I decided not to go anywhere. I was making great progress with my reading through "Part I. The Garden of Forking Paths." Only occasionally slowed by a skirling yet luminous sentence such as : "What is certain is that the gray man kissed the mud, climbed up the bank without pushing aside (probably, without feeling) the blades which were lacerating his flesh, and crawled, nauseated and bloodstained, up to the circular enclosure crowned with a stone tiger or horse, which sometimes was the color of flame and now was that of ashes." Or the distracting animated noisy conversation across the aisle, between the self-important young man
(a lawyer, he claimed) and two interested women, of which I could only catch such brief loud snatches as "Wow! You said that? Good for you," and "Oh my god!" and "Yes, yes, yes, yesss!" accompanied by excited bursts of gleeful orgasmic laughter. I had no idea what they were talking about and didn't really care.

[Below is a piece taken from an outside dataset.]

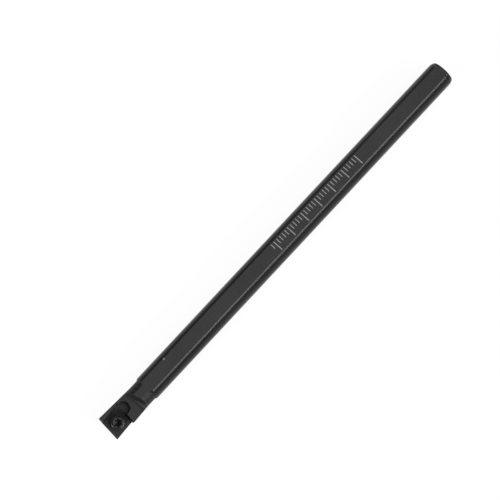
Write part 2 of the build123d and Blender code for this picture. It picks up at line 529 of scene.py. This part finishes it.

It was noon before I knew it, and Larry was back to tell us that there was another case almost ready to go. We could go out to lunch now but had to return at 2:00 P.M. Down the hall was a small room that jurors who had brought their lunch could use. No need to go hunting all over Chinatown for a decent place to eat. There was plenty of room right here. Only two people with laptops inside. The woman softly chewing something and clicking away. The thin hatchet-faced man muttering under his breath and, from time to time, chuckling as if he wanted desperately to tell you what was so funny. A burly cop glanced in as he went by, and then making a sharp u-turn came back. I thought he was going to have lunch with us. But he just stood there, staring at this guy for maybe five minutes as if he were going to slap the cuffs on him for muttering. Then he turned to me, as I munched my provolone, and asked, "What time is it?" I pointed to the clock and kept chomping. It was hard to mind your own business in this neighborhood.

I had come to the last story in my book and my favorite. "The South" is the tale of Juan Dahlman, secretary of a municipal library on Calle Córdoba in Buenos Aires. Profoundly a city man, but one with a longing for the South and all it represents to an Argentinian. In Juan's code, the blood of his maternal grandfather, Francisco Flores, a soldier killed on the frontier by a lance from Catriel Indians mingled with that of Johannes Dahlman, a German minister of the Evangelical Church. In the end, Juan Dahlman chooses "the line represented by his romantic ancestor, his ancestor of the romantic death." A death outside a bar in a knife fight against a thug with a Chinese look under the Southern sky.

I was savoring this tale when the rest of the pool returned to 1517, buzzing about Uma Thurman and the stalker. They had been waiting almost an hour for her to come out of the courthouse, along with a host of Thurman groupies, TV reporters, and cameramen. John Slattery from WCBS had given someone his autograph. But it was almost 2 o'clock, and they couldn't wait any longer. The red hot center, I thought, amused. Maybe Judge Adlerberg was right.

Finally, there was no case for us that afternoon either. Larry seemed a little embarrassed when he made his announcement. The best he could do was offer us a shot at the big case coming up on Monday. A double murder. "You've probably read about it. It's going to last three weeks. We'll probably need 165. Anybody interested in hanging around for that pool?" It was all he could offer us in addition to another $2,400. Larry handed out a letter that was our proof of service. "Keep it in a safe place," he advised. "You don't have to serve again for six years." A teacher asked if she could come back on Monday. She said jury duty was a lot easier than being a New York City high school teacher. But for Borges or me, I don't know. I don't know how easy it'd be to judge the deaths some people choose.